Given input values, weights, and a bias, it produces an output that’s either 0 or 1. Suitable values can be found for the weights and bias that make a NAND gate work. But for reasons detailed in Al’s article, for an XOR gate you need more layers of perceptrons.
In a famous 1969 paper called “Perceptrons”, Minsky and Papert pointed out the various conditions under which perceptrons couldn’t provide the desired solutions for certain problems. However, the conditions they pointed out applied only to the use of a single layer of perceptrons. It was known at the time, and even mentioned in the paper, that by adding more layers of perceptrons between the inputs and the output, called hidden layers, many of those problems, including XOR, could be solved.
Despite this way around the problem, their paper discouraged many researchers, and neural network research faded into the background for a decade.
Backpropagation And Sigmoid Neurons: The 80s
In 1986 neural networks were brought back to popularity by another famous paper called “Learning internal representations by error propagation” by David Rummelhart, Geoffrey Hinton and R.J. Williams. In that paper they published the results of many experiments that addressed the problems Minsky talked about regarding single layer perceptron networks, spurring many researchers back into action.
Also, according to Hinton, still a key figure in the area of neural networks today, Rummelhart had reinvented an efficient algorithm for training neural networks. It involved propagating back from the outputs to the inputs, setting the values for all those weights using something called a delta rule.
The set of calculations for setting the output to either 0 or 1 shown in the perceptron diagram above is called the neuron’s activation function. However, for Rummelhart’s algorithm, the activation function had to be one for which a derivative exists, and for that they chose to use the sigmoid function (see diagram).

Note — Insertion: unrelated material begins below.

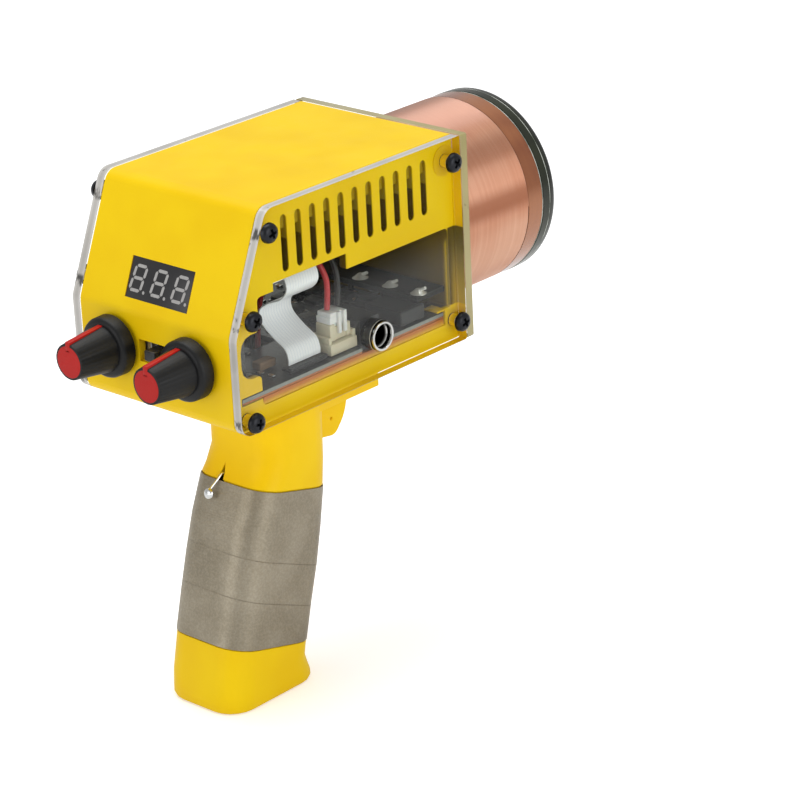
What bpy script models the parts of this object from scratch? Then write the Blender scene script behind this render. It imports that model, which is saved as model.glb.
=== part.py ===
"""Handheld high-voltage coil, modelled piece by piece.

Frame: +Y is the way the coil points, +X is the right hand side seen from
behind, +Z is up. The origin is the middle of the grip's bottom face.
Lengths are metres. Places inside the housing are written from the foot of its
rear face, and at() turns them into world places.
"""
import math

import bmesh
import bpy
from mathutils import Matrix, Vector

# Fits shared by every piece
GAP = 0.0003
OVERRUN = 0.003
ARC_STEPS = 5
MERGE = 0.00001

# Where the housing stands on its grip
GRIP_HEIGHT = 0.0891
GRIP_BASE_Y = 0.0231

# Housing: a moulded frame with open sides
HOUSING_HALF = 0.0275
HOUSING_LENGTH = 0.0880
HOUSING_HEIGHT = 0.0584
BEND_HEIGHT = 0.02665
SLANT_RUN = 0.0132
WALL = 0.0025
SOLE_RADIUS = 0.0035
BEND_RADIUS = 0.0060
CROWN_RADIUS = 0.0040
NOSE_RADIUS = 0.0006
INNER_RADIUS = 0.0008

# Side windows of the housing
SILL = 0.0050
WINDOW_REAR = 0.0112
WINDOW_SETBACK = 0.0030
WINDOW_FRONT = HOUSING_LENGTH - WINDOW_SETBACK
BAND_REAR_Z = 0.0346
BAND_NOTCH_Z = 0.0368
BAND_FRONT_Z = 0.0325
NOTCH_REAR = 0.0173
NOTCH_FRONT = 0.0449
LOBE_REAR = 0.0042
LOBE_TOP = 0.0255
LOBE_BOTTOM = 0.0135
LOBE_RADIUS = 0.0038
WINDOW_RADIUS = 0.0012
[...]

And so, gone was the perceptron type of neuron whose output was linear, to be replaced by the non-linear sigmoid neuron, still used in many networks today. However, the term Multilayer Perceptron (MLP) is often used today to refer not to the network containing perceptrons discussed above but to the multilayer network which we’re talking about in this section with it’s non-linear neurons, like the sigmoid. Groan, we know.
Also, to make programming easier, the bias was made a neuron of its own, typically with a value of one, and with its own weights. That way its weights, and hence indirectly its value, could be trained along with all the other weights.
And so by the late 80s, neural networks had taken on their now familiar shape and an efficient algorithm existed for training them.
Convoluting And Pooling
In 1979 a neural network called Neocognitron introduced the concept of convolutional layers, and in 1989, the backpropagation algorithm was adapted to train those convolutional layers.
What does a convolutional layer look like? In the networks we talked about above, each input neuron has a connection to every hidden neuron. Layers like that are called fully connected layers. But with a convolutional layer, each neuron in the convolutional layer connects to only a subset of the input neurons. And those subsets usually overlap both horizontally and vertically. In the diagram, each neuron in the convolutional layer is connected to a 3×3 matrix of input neurons, color-coded for clarity, and those matrices overlap by one.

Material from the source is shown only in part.